## WORK TO DO:
Search the listing below for the string "joints" and copy every line where it occurs.

## PROVIDED MATERIAL:
* START *

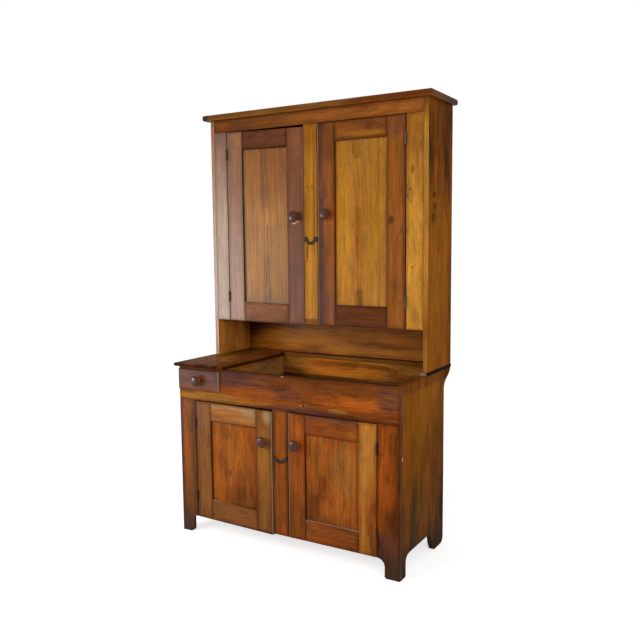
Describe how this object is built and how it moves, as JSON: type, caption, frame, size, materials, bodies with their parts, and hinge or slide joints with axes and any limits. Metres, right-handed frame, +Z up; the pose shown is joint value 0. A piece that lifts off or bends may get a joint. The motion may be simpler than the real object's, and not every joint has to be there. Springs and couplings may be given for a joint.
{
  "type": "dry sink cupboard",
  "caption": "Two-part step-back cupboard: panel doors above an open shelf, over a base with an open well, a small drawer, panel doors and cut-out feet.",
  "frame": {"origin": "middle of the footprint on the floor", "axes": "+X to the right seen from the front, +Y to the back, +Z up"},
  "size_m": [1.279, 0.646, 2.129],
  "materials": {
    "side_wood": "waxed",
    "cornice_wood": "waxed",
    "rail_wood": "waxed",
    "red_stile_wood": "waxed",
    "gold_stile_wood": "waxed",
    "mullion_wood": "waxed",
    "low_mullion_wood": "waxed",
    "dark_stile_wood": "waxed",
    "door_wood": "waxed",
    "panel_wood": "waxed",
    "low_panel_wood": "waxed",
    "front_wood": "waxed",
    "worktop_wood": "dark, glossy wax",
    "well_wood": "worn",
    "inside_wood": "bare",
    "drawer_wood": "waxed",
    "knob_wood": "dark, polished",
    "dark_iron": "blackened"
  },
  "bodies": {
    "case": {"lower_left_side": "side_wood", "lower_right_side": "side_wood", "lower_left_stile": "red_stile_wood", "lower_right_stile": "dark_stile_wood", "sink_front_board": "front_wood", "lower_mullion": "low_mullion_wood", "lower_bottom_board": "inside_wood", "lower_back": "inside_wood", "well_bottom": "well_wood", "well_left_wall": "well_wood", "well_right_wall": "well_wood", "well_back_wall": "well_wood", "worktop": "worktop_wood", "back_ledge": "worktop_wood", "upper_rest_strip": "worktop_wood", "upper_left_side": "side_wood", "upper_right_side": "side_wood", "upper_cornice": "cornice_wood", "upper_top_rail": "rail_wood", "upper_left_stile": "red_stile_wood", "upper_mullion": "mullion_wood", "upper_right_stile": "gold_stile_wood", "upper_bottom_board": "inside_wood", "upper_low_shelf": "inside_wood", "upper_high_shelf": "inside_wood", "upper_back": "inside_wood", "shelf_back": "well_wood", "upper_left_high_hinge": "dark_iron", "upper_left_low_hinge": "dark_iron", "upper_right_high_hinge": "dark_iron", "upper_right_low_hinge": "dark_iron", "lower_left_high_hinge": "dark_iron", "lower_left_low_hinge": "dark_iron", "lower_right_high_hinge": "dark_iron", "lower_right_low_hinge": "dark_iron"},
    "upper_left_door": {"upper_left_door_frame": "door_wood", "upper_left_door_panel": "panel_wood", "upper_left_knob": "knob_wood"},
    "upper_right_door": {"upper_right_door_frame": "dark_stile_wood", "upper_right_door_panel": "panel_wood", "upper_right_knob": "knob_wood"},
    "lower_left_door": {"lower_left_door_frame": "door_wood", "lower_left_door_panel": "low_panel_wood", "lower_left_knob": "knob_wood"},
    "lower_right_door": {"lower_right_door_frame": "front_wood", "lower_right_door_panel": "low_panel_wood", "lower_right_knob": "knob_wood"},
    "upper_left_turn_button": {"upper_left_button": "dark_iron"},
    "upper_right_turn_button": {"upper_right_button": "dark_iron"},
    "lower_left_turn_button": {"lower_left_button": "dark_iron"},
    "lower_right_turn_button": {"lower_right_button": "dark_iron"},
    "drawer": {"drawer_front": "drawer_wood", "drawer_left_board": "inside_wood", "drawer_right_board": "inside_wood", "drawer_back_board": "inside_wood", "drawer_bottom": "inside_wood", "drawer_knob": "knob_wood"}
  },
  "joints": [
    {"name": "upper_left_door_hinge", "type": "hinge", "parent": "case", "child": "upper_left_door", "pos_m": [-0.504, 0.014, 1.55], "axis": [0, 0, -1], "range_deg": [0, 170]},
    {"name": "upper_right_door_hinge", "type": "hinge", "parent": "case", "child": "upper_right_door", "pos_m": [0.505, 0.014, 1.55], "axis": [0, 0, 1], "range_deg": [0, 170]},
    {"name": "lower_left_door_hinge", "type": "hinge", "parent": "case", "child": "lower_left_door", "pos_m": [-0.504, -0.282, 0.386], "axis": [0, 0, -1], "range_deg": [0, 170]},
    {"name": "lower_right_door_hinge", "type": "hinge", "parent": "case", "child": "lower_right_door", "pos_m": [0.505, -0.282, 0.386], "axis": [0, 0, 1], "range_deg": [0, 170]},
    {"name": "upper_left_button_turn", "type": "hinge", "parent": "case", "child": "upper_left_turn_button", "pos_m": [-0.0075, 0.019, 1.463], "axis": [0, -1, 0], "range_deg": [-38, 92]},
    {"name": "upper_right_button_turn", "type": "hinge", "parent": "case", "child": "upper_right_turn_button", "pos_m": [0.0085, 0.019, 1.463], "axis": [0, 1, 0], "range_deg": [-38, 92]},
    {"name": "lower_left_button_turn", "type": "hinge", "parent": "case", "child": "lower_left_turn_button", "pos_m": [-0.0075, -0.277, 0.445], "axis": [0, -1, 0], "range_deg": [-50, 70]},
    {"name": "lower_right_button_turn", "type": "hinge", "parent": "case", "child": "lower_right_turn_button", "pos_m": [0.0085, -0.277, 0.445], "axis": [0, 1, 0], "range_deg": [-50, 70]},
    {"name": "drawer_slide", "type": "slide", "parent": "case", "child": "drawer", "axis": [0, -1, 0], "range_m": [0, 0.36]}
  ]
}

* END *
* START *

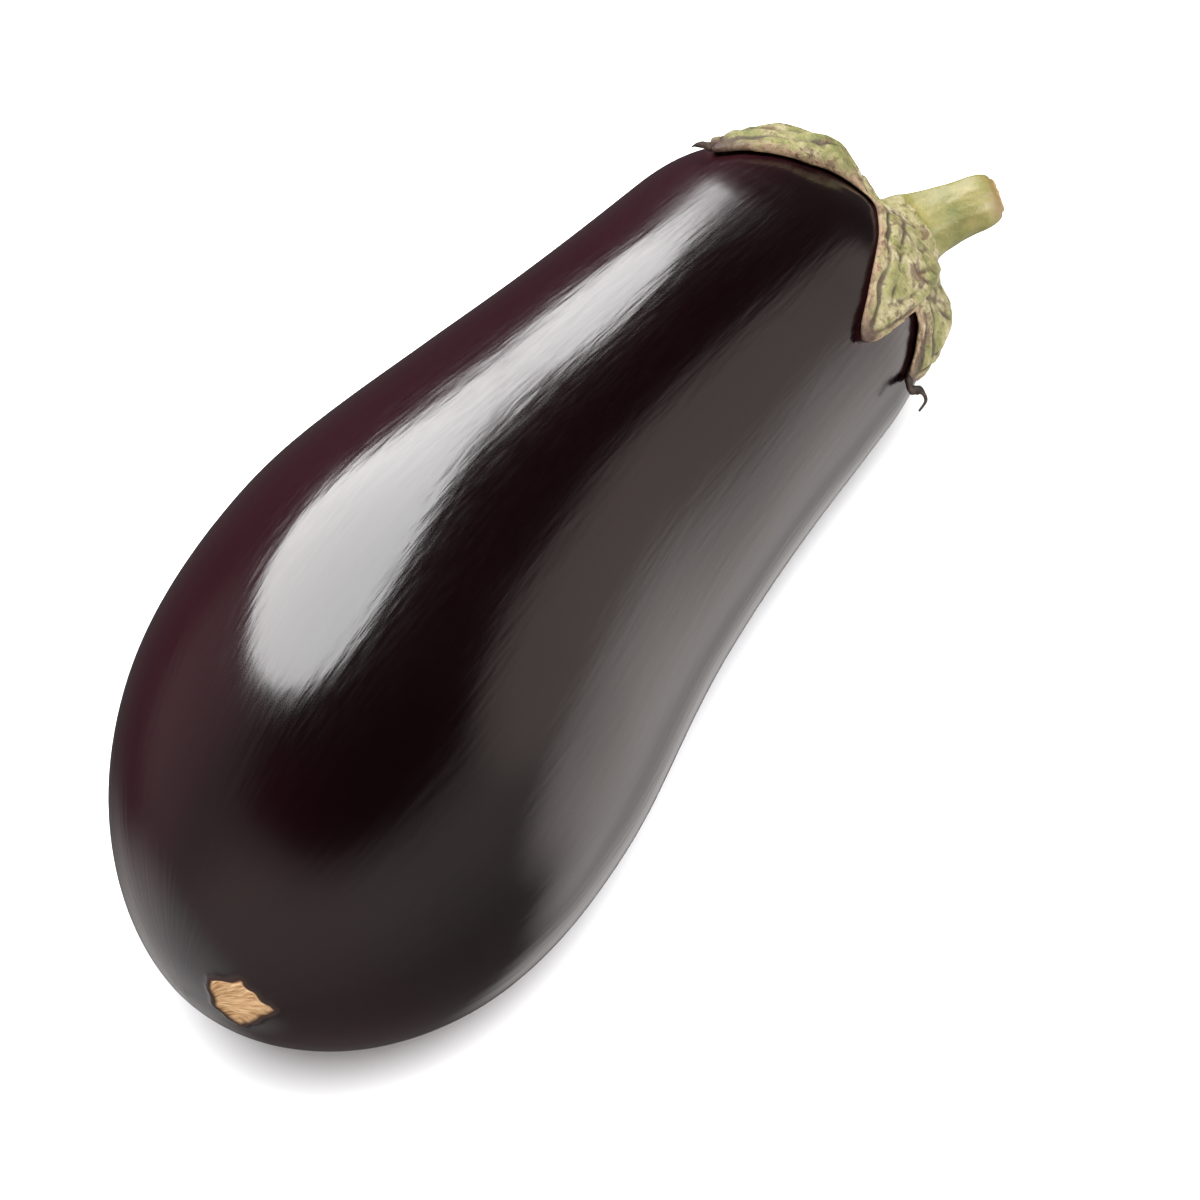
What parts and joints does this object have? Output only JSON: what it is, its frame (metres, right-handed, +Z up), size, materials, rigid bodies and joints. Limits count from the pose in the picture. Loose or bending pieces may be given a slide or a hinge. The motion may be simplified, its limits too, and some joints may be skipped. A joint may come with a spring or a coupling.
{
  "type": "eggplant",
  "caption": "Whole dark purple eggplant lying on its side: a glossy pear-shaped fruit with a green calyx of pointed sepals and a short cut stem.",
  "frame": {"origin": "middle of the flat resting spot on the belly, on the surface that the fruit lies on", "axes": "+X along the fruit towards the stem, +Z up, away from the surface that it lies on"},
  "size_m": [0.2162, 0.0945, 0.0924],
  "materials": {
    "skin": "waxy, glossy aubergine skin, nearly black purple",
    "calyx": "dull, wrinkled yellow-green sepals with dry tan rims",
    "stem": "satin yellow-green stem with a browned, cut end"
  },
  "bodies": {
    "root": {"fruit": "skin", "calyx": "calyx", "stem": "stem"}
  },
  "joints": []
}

* END *
* START *

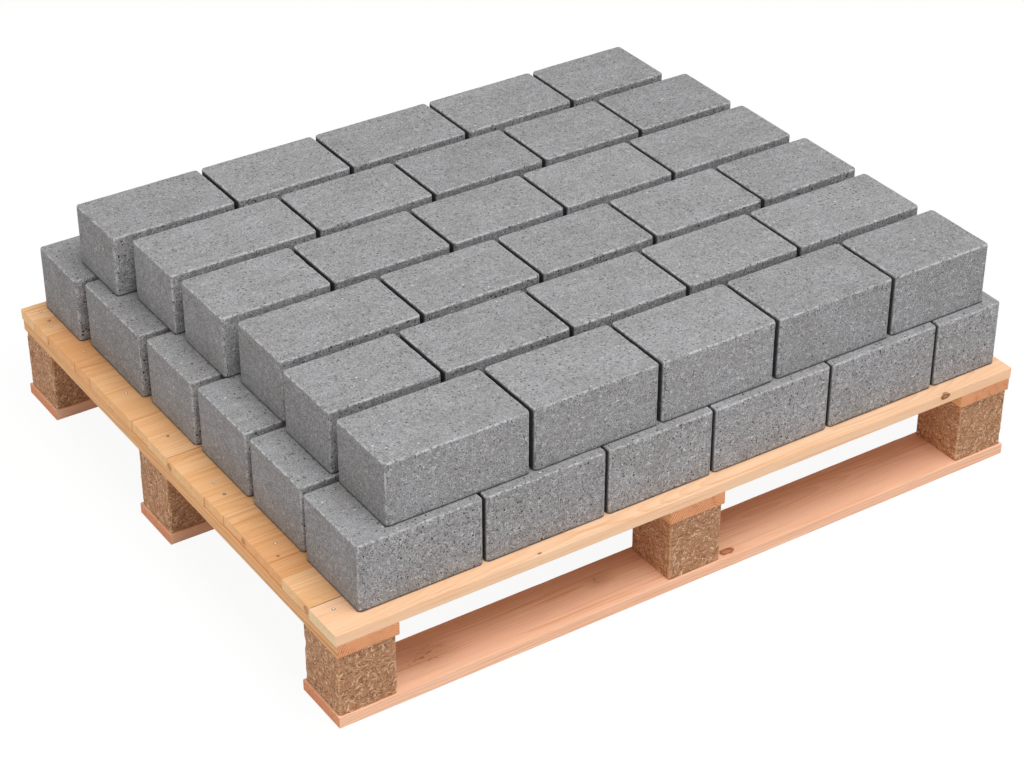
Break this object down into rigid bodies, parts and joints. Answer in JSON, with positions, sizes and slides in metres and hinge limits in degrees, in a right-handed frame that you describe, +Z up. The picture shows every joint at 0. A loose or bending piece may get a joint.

* END *

## EXPECTED ANSWER:
Describe how this object is built and how it moves, as JSON: type, caption, frame, size, materials, bodies with their parts, and hinge or slide joints with axes and any limits. Metres, right-handed frame, +Z up; the pose shown is joint value 0. A piece that lifts off or bends may get a joint. The motion may be simpler than the real object's, and not every joint has to be there. Springs and couplings may be given for a joint.
  "joints": [
What parts and joints does this object have? Output only JSON: what it is, its frame (metres, right-handed, +Z up), size, materials, rigid bodies and joints. Limits count from the pose in the picture. Loose or bending pieces may be given a slide or a hinge. The motion may be simplified, its limits too, and some joints may be skipped. A joint may come with a spring or a coupling.
  "joints": []
Break this object down into rigid bodies, parts and joints. Answer in JSON, with positions, sizes and slides in metres and hinge limits in degrees, in a right-handed frame that you describe, +Z up. The picture shows every joint at 0. A loose or bending piece may get a joint.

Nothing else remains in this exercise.